When the writer comes to Hebrews 2, he links this inspiring confession of faith to the rather uninspiring situation of the community. He does so on the basis of Psalm 8 (Hebrews 2:6-8a). The Psalm declares that God created people for glory and honor, making them little lower than the angels and entrusting them with responsibility for the world. But then the author acknowledges that at present we do not “see” things that way. God may intend people to have glory and honor, but you certainly wouldn’t know that by looking at the dispiriting situation of the Christian community. Their experiences of conflict and marginalization, along with the current malaise, seemed anything but glorious.
But then the author returns to the gospel message. The listeners have already heard the hymn about the lordship of Christ, but at the center of that is the fact that Christ’s pathway was one of dishonor and suffering (Hebrews 2:8b-12).

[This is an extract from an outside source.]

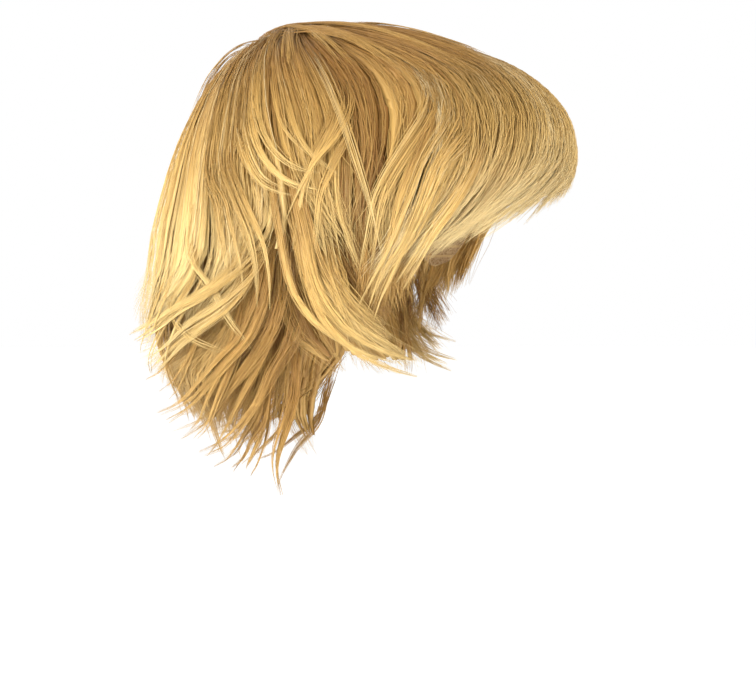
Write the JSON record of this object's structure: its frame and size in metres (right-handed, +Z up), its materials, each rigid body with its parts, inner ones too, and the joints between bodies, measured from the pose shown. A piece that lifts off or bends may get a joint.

It was not a triumphant move from glory to glory. The writer has people recall that Christ did not escape suffering but entered fully into the situation of those who suffer. And the goal was to make a way forward through suffering in the confidence that God’s will for them was ultimately life.
Hebrews pictures Christ as a pioneer, as one who charts the course through the difficult landscape in order that others may follow. The pioneer endures hardship for the sake of something far greater. Hebrews will repeatedly declare that God’s purposes remain clear and firm. God has created people for glory, not dishonor, for life and not suffering. And in Christ the listeners “see” how God continues to be at work bringing his purposes to fulfillment.
Like the people whom God delivered from slavery in Egypt, they are on a journey through a wilderness — in the case of the readers it is a social wilderness. But the promised land still beckons, and the conviction that God has a future for them gives courage to persevere, knowing that God is not done but is leading them toward that promised future.